About 1957 the louvres over the opening in the tower were replaced by a
speaker and a record was played to imitate the peal of bells.
In 1977 the
congregation opted to continue as a Presbyterian church rather than join
the Uniting Church, which is an amalgamation of some Presbyterian,
Methodist and Congregational churches. Instead, faced with declining
numbers, it joined with nearby Presbyterian churches in Caulfield and
Elwood. After a brief closure, it reopened under the ministry of the
Reverend Bob Thomas, who was inducted as the church’s full time minister
on 24 November 1994. Today the church serves the community in the vicinity
of Barkly Hill with a small but growing congregation.[6]
Manse
A manse was
built in 1869 on a government grant of land between Acland Street and the
Esplanade near the Luna Park area. It was sold for £9306 and Stanthorpe,
next to the church at 42 Barkly Street, St Kilda, was bought for £3500 in
1919. Stanthorpe was built in about 1875 as a private residence for
merchant Alexander Sutherland.
It is a two-storey rendered brick Classical style
mansion dominated by a central portico and cast-iron verandah. For some
years, the manse was at 102 Hotham Street before Stanthorpe was converted
into a manse and church officer’s flat in 1956. After infrequent use by
the church, it was sold to a developer in 1999. It was renovated and is
now being used as commercial offices.
School
A
Presbyterian Common School associated with this church was opened in 1872.
[1] For the
background to the Presbyterian groups and their differences see:
Lewis, Victorian Churches,p. 9.
[2] Based on
Dr Robinson, 75th Anniversary, 1930. Perry gives the number as
300 in Ian Perry, ‘St Kilda Presbyterian Church’, undergraduate
thesis, Architecture, University of Melbourne, n.d.

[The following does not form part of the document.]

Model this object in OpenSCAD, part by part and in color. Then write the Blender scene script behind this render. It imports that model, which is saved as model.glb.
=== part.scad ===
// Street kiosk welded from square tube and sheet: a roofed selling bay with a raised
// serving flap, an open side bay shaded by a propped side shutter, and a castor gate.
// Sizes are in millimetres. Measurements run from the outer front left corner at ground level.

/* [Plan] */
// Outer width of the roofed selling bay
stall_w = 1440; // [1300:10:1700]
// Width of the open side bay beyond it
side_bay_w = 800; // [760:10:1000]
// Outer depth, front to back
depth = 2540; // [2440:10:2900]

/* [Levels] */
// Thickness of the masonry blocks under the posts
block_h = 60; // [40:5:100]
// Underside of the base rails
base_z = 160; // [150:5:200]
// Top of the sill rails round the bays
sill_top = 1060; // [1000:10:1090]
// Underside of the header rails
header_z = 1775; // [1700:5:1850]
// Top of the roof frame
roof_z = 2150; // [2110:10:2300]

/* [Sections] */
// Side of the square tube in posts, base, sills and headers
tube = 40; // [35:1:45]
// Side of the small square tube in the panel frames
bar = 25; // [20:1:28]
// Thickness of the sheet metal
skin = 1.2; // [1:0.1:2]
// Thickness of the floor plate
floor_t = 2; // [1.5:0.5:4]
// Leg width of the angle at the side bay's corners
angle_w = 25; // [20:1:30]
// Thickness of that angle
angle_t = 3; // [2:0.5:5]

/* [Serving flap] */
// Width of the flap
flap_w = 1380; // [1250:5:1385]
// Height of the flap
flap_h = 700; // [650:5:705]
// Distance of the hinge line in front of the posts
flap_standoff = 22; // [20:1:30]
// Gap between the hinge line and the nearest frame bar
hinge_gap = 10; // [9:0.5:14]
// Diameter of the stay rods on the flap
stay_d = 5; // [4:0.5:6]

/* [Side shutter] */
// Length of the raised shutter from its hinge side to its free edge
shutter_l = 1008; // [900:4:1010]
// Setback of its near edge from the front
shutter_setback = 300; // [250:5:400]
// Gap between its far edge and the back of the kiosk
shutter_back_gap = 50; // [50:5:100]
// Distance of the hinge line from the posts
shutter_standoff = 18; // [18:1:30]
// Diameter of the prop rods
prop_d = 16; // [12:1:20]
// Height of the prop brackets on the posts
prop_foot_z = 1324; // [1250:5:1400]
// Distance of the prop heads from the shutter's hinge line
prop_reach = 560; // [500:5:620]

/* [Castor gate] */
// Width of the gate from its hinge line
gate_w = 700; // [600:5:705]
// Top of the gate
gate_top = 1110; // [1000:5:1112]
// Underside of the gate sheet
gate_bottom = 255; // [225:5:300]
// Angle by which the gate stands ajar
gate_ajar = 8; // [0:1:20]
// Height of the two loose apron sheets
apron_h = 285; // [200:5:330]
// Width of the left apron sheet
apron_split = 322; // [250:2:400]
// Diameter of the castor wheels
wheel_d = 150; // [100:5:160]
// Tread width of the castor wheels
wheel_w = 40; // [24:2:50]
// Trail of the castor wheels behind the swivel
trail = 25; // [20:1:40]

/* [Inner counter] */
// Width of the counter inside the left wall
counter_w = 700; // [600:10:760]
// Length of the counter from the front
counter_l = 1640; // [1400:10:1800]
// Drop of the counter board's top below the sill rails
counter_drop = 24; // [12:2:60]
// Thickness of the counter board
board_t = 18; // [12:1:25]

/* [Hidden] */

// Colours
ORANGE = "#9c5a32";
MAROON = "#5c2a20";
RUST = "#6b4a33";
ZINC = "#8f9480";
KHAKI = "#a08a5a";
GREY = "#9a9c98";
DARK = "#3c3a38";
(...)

The Robinson
booklet shows a photograph of the original church. Various sources
give the cost ranging from £4-6000. See: Perry, ‘St Kilda Presbyterian
Church’, p. 2. Also: Australian Heritage Commission, Register of
the National Estate Database, ‘Presbyterian Church, St Kilda,
Vic’, database number:009868, file number: 2/11/046/0034.
Class:Historic, indicative place.
[3] Perry,
‘St Kilda Presbyterian Church’, pp. 7-8.